WADA previously confirmed that its Intelligence and Investigations Department would report the findings of its investigation into Romania to the WADA Executive Committee meeting, which took place in Montreal yesterday. Its Foundation Board meeting takes place today. WADA suspended the Bucharest Laboratory for six months on 15 February, after it was provisionally suspended on 29 November 2017, due to a ‘number of non-conformities with the International Standard for Laboratories’.
The Report reveals that in May 2016, WADA received ‘Informant Information’ about the concealment of AAFs. On 1 June 2016, the Intelligence and Investigations Department seized 173 urine samples and 174 blood samples, which were delivered to the Austrian Laboratory for reanalysis.
The Report says that of those samples, two were taken from two wrestlers on 8 and 9 April 2016 by RANA. On 27 April, both produced an AAF for furosemide, a diuretic masking agent, when analysed by the Romanian Laboratory. On 4 May 2016, the Report continues, Valentin Pop entered both samples as negative into ADAMS. Both wrestlers, who are named in the report, have since been sanctioned.
‘At 10.10 GMT on 2 June 2016, ADAMS user valentin.pop changed the “negative” result for both samples to an AAF’, reads the Report. ‘This was the day immediately following the Investigations Team inspection of the Bucharest Laboratory. Director Pop’s manipulation of the “negative” result to an AAF for both samples was witnessed in real-time, covertly and remotely, within ADAMS by WADA Investigator Mathieu Holz and WADA ABP Senior Advisor Dr. Pierre Edouard Sottas.’
Pop told investigators that he had reported both samples as negative accidentally, as the result of a ‘batch import’ into ADAMS, however WADA described this as ‘fiction’. Investigators found that the first ‘negative’ AAF came from one of seven samples collected as part of a 9 April RANA testing mission. Investigators found that six of the seven samples were uploaded to ADAMS on 28 April, whereas the ‘negative’ AAF was not uploaded until 4 May.
Investigators found that a similar scenario played out with regard to the second ‘negative’ AAF, which came from one of nine samples collected on 8 April. On 28 April, eight of the nine samples were reported as negative, whereas the AAF was not reported as ‘negative’ until 4 May. Investigators found that the two AAFs were ‘concealed amongst a Batch Import of eleven other negative samples’ on 4 May 2016.
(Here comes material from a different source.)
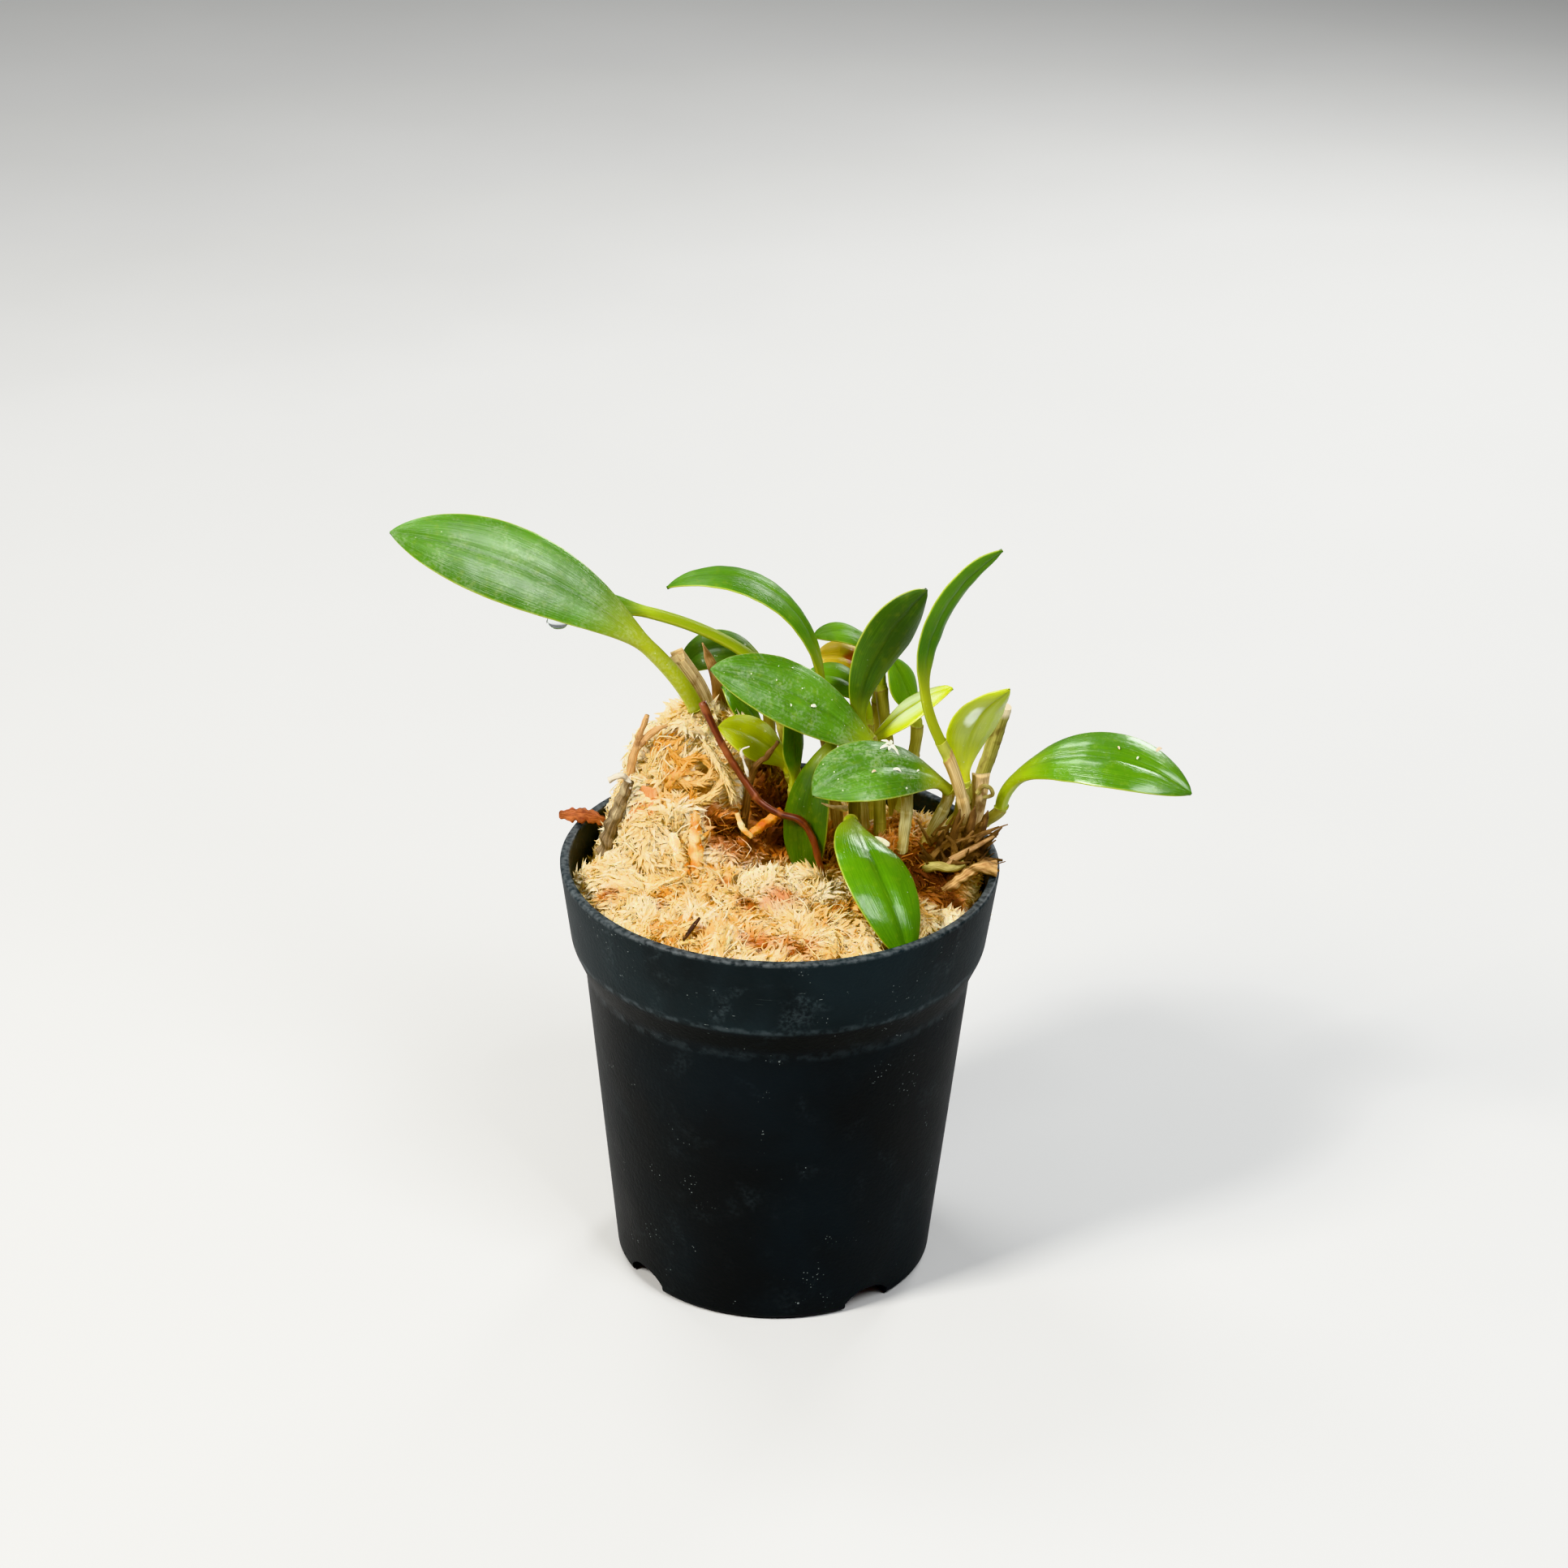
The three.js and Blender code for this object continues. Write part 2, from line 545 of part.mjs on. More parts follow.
// Brown papery sheaths massed in front of the crown, rooted in one bar on the moss
const CROWN_STRIPS = [
  { course: [[19, -0.2, 49.6], [19.4, -1, 52.8], [20.2, -1.4, 57.4]], width: 0.8 },
  { course: [[20.4, 0.2, 49.8], [21.2, -0.6, 53.5], [21.9, -0.9, 57.6]], width: 0.9 },
  { course: [[21.2, 0.2, 50.1], [22.6, -0.2, 53.7], [23.4, -0.3, 56.8]], width: 0.75 },
  { course: [[20.8, -0.4, 50.3], [22.8, 0.4, 52.1], [25.2, 1.6, 53.8]], width: 0.5 },
  { course: [[18.4, -1, 50.2], [20.8, -1.1, 51.4], [23.2, -0.8, 51.6]], width: 0.7 },
  { course: [[18, -0.4, 49.8], [17.9, -1, 52], [18.4, -1.2, 54.6]], width: 0.6 },
  { course: [[17.6, -0.4, 49.8], [16.8, -1.2, 50.8], [15.6, -1.6, 51.8]], width: 0.5 },
];
function crownSheaths(grow) {
  const bar = courseThrough([[17, -0.4, 49.8], [19.2, -0.2, 49.6], [21.2, 0, 49.8]]);
  let clump = solidOf(stalk(bar, () => 0.8 + grow, 6, 4));
  for (const { course, width } of CROWN_STRIPS) {
    const taper = (t) => width * (1 - 0.6 * t) + grow;
    clump = clump.add(solidOf(strip(courseThrough(course), taper, 0.34 + grow, FRONT, 4)));
  }
  return clump;
}

// Thin pointed stalk on the fold of the drooping leaf
function pointedStalk(grow) {
  const curve = courseThrough([[7.4, -1.6, 57.5], [6, -2.6, 58.1], [4.6, -3, 58.8]]);
  return solidOf(stalk(curve, (t) => linear(0.38, 0.3)(t) + grow, 5, 3));
}

// Tan stub lying in the moss by the right rim
function tanStubRight(grow) {
  const curve = courseThrough([[24.5, -3.3, 51.1], [22.7, -3.4, 51.2], [21.2, -3.4, 50.3], [18.6, -3.9, 48.4]]);
  return solidOf(stalk(curve, (t) => linear(0.8, 0.6)(t) + grow, 6, 4));
}

// Dark sliver lying on the moss near the front rim
function darkSliver(grow) {
  const curve = courseThrough([[-10.4, -17, 48.3], [-9.5, -15.2, 48.9], [-8.7, -13.6, 49.4]]);
  return solidOf(strip(curve, () => 0.3 + grow, 0.3 + grow, new THREE.Vector3(0, -0.3, 1), 3));
}

const OLD_GROWTH = [
  { name: 'cut_stump_left', build: cutStumpLeft, finish: SHEATH_TAN },
  { name: 'spiky_stub', build: spikyStub, finish: SHEATH_TAN },
  { name: 'antler_bit', build: antlerBit, finish: SHEATH_TAN },
  { name: 'crusted_stub', build: crustedStub, finish: DRY_BROWN },
  { name: 'bark_sliver', build: barkSliver, finish: BARK_ORANGE },
  { name: 'wiry_stem', build: wiryStem, finish: WIRY_RED },
  { name: 'brown_twig', build: brownTwig, finish: DRY_BROWN },
  { name: 'cut_stump_right', build: cutStumpRight, finish: STEM_OLIVE },
  { name: 'sheath_stub_right', build: sheathStubRight, finish: SHEATH_TAN },
  { name: 'crown_sheaths', build: crownSheaths, finish: DRY_BROWN },
  { name: 'pointed_stalk', build: pointedStalk, finish: SHEATH_TAN },
  { name: 'tan_stub_right', build: tanStubRight, finish: SHEATH_TAN },
  { name: 'dark_sliver', build: darkSliver, finish: DRY_BROWN },
];
const LEAVES_IN_MOSS = ['hanging', 'drooping'];
const LEAF_TINTS = { yellowing: LEAF_YELLOW, pale: LEAF_LIME, cupped: LEAF_LIME, low_yellow: LEAF_LIME };
const SHEATHED_STEMS = ['left_large', 'tall', 'back_long'];

const part = new THREE.Group();

function addNode(name, geometry, meshMaterial) {
  const mesh = new THREE.Mesh(geometry, meshMaterial.clone());
  mesh.name = name;
  part.add(mesh);
}

addNode('pot', potGeometry(), POT_PLASTIC);
const random = seededRandom(MOSS_SEED);
let moss = solidOf(mossCore());
for (let i = 0; i < STRAND_COUNT; i++) {
  moss = moss.add(solidOf(mossStrand(random)));
}
for (const leaf of LEAVES) {
  addNode(`leaf_${leaf.name}`, leafGeometry(leaf), LEAF_TINTS[leaf.name] ?? LEAF_GREEN);
  const curve = stemCurve(leaf);
  const skin = SHEATHED_STEMS.includes(leaf.name) ? SHEATH_TAN : STEM_OLIVE;
  addNode(`stem_${leaf.name}`, stalk(curve, stemRadius, STEM_SIDES, STEM_STEPS), skin);
  const hole = stalk(curve, (t) => stemRadius(t) + FIT_GAP, STEM_SIDES, STEM_STEPS);
  moss = moss.subtract(solidOf(hole));
  if (LEAVES_IN_MOSS.includes(leaf.name)) {
    moss = moss.subtract(solidOf(leafGeometry(leaf, FIT_GAP)));
  }
}
for (const { name, build, finish } of OLD_GROWTH) {
  addNode(name, geometryOf(largestBody(build(0))), finish);
  moss = moss.subtract(build(FIT_GAP));
}
addNode('moss', geometryOf(largestBody(moss)), MOSS_STRAW);

export default part;
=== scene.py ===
"""Dresses a miniature orchid that grows in long-fibre moss in a small round nursery pot.

Every piece is a surface worked out with numpy in the part's own frame: metres, +Z up, the
origin at the centre of the pot's flat underside, -Y the front. Lengths are in millimetres below
unless a docstring says metres, and are turned into metres when a mesh is made. Materials work
in metres.
"""

import logging
import math
from dataclasses import dataclass, field, replace
from enum import Enum
from functools import reduce
from typing import Any, Sequence

import bpy
import numpy as np
from mathutils import Matrix, Vector


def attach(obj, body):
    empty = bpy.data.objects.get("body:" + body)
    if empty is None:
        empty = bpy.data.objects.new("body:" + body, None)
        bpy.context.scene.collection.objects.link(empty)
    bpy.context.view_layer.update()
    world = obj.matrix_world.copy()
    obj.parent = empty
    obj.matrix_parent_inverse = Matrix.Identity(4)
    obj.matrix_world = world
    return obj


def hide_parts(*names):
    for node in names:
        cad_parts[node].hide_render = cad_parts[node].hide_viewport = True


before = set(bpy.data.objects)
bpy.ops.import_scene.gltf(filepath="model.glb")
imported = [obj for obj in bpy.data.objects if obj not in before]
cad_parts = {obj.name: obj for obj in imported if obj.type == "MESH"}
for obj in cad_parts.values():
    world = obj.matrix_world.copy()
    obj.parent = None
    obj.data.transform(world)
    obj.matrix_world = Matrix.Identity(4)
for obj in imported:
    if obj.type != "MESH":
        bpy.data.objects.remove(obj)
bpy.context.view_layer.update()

MM = 0.001
LOG = logging.getLogger("potted_orchid")

Color = tuple[float, float, float]
Point = tuple[float, float, float]
Pair = tuple[float, float]
Socket = bpy.types.NodeSocket
Material = bpy.types.Material

# A direction that no path here follows, to measure sideways from.
ASIDE: Point = (0.31, 0.95, 0.05)


def linear(code: str) -> Color:
    """Turns a screen colour into the linear values that a shader takes.

    Args:
        code: six hexadecimal digits after a hash.

    Returns:
        Red, green and blue from 0 to 1.
    """
    parts = np.array([int(code[i : i + 2], 16) / 255 for i in (1, 3, 5)])
    curve = np.where(parts <= 0.04045, parts / 12.92, ((parts + 0.055) / 1.055) ** 2.4)
    return tuple(float(part) for part in curve)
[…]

In its testing of the samples seized during its 1 June 2016 surprise inspection of the Romanian Laboratory, Austria’s Laboratory found that two of the samples had tested positive for meldonium, and one for GHRP-2. The Report found that the Romanian Laboratory had reported the two meldonium samples as negative on 3 March 2016, and the GHRP-2 sample as negative on 27 May.
‘The Bucharest Laboratory did not inform WADA of its specific inability’, reads the Report. ‘Consequently, it generated three false negative results in its routine analytical procedures. It was therefore non-compliant with ISL [International Standard for Laboratories] and related technical documents in force.’ The Report said that Pop and Zorio were made aware about deficiencies in the way in which the Bucharest Laboratory was being run in September 2015, and that by November 2017, it had ‘shown little improvement and repeatedly contravened the ISL’.
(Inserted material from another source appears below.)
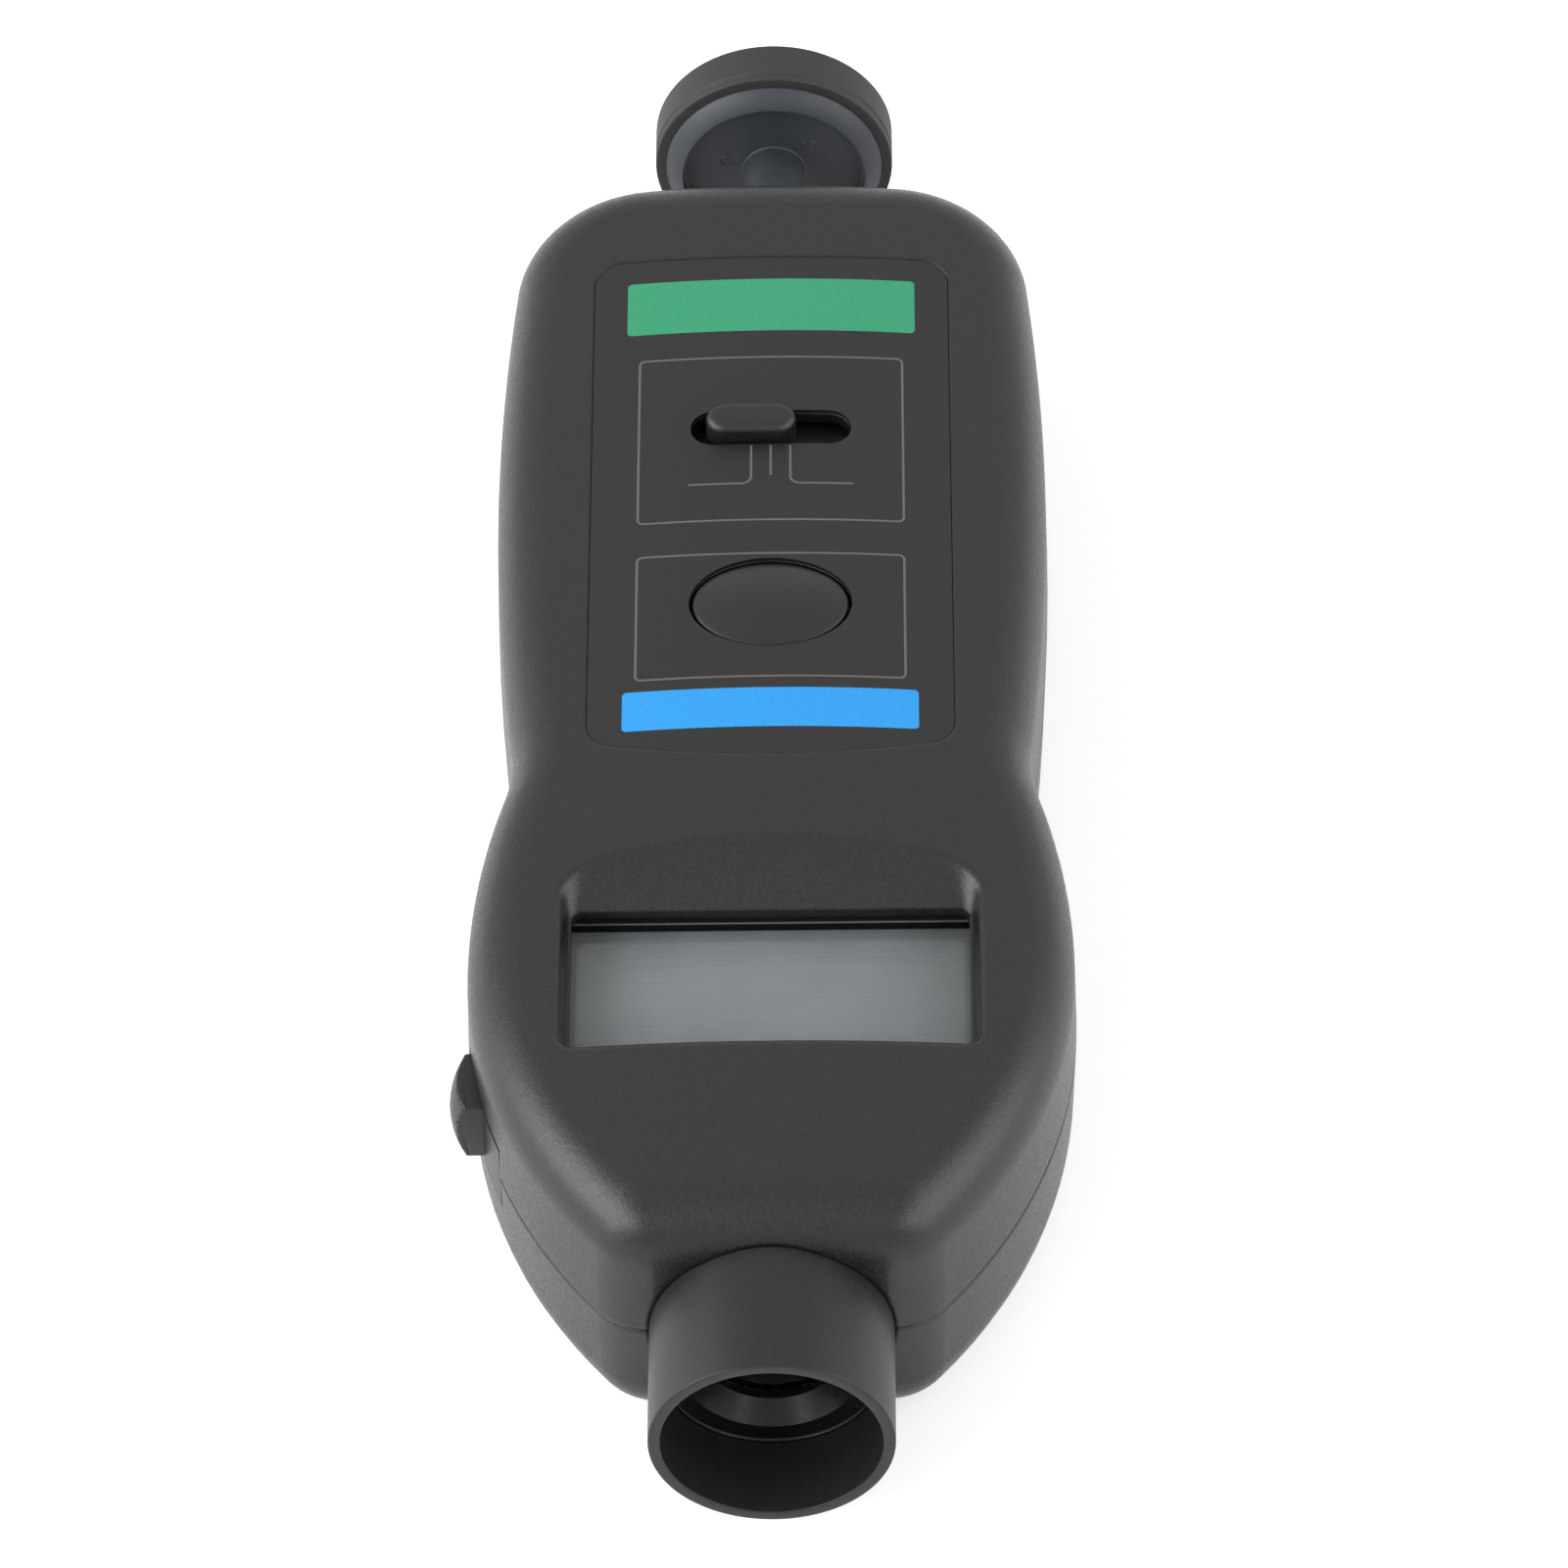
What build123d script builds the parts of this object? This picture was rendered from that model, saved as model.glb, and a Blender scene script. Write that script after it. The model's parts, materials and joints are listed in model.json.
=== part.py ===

It is understood that the Report illegally accessed by Fancy Bears, which was sent to WADA stakeholders in November last year, is a preliminary draft. A member of WADA’s Laboratory Expert Group told The Sports Integrity Initiative that parts of the final Report had been written differently and as such, the November 2017 preliminary Report does not reflect the current situation. Also, it is not known how the Bucharest Laboratory responded to the accusations within it.
However, if the preliminary Report’s informant information is accurate and a third party is directing the Laboratory to cover up AAFs, then that is obviously a very serious situation. This is underlined by the fact that the Report was copied to Roxana Cezarina Banica, General Secretary of the Romanian Government.
As WADA’s investigation is ongoing, it refused to confirm the accuracy of the Report, but it did say that it is confident its emails have not been hacked. This suggests that the Report may have been leaked to Fancy Bears.
‘The Intelligence and Investigations Department’s investigation into the Bucharest Laboratory has identified evidence material to the accreditation status of the Bucharest Laboratory’, reads the Report’s conclusion on the informant information. ‘The evidence is compelling, if not irrefutable – examination of which is reasonably likely to identify the source’.
The Report recommends that WADA’s Expert Laboratory Group can only examine the evidence through an ‘independent and external representative’. As such, it therefore remains to be seen as to whether a third party was directing the Laboratory to cover up AAFs, as alleged by the informants.